Dan bila dikatakan si fulan berbuat bid’ah artinya si fulan beramal
menyalahi apa-apa yang dilaksanakan Rasulullah dan para Shahabatnya
Radhiyallahu anhum.
As-Sunnah yang dimaksud dalam pembahasan itu adalah arti Sunnah menurut
pengertian ulama ushul, karena pengertian inilah yang digunakan dalam
pembahasan dalil-dalil pokok dan kedudukannya dalam pembinaan dan
pembuatan hukum syara’. Kendatipun demikian dalam analisis sejarah akan
diketengahkan pula pengertian secara umum sebagaimana yang digunakan
oleh ahli hadits.
https://www.facebook.com/aang.muttaqin, Oleh :ir aang zezen zainal muttaqin.SH.M.Ag,
Footnote
[1]. Mafhuum Ahlis Sunnah (hal. 32, 35).
[2]. Lihat kitab Lisaanul ‘Arab (I/342), Mukhtasharush Shihhah (hal. 43-44).
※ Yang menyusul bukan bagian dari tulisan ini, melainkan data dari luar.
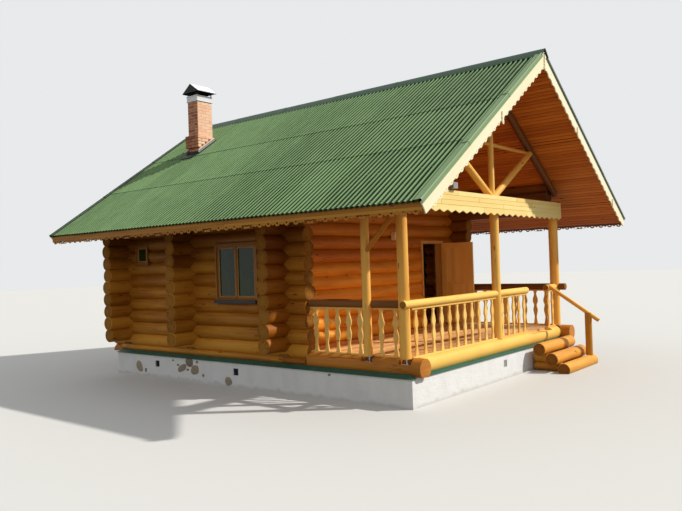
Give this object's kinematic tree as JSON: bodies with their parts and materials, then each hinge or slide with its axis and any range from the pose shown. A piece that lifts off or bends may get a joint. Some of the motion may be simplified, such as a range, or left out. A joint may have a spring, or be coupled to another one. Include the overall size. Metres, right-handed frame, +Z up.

[3]. Al I’tisham (I/49), tahqiq Syaikh Salim bin ‘Ied al-Hilaly.
[4]. Ibid, (I/50).
[5]. HR. Al-Bukhari (no. 2697) dan Muslim (no. 1718), dari ‘Aisyah x.
[6]. HR. Muslim (no. 1718 (17)) dan selainnya.
[7]. Majmu’ Fataawaa (XVIII/346 dan XXXV/414).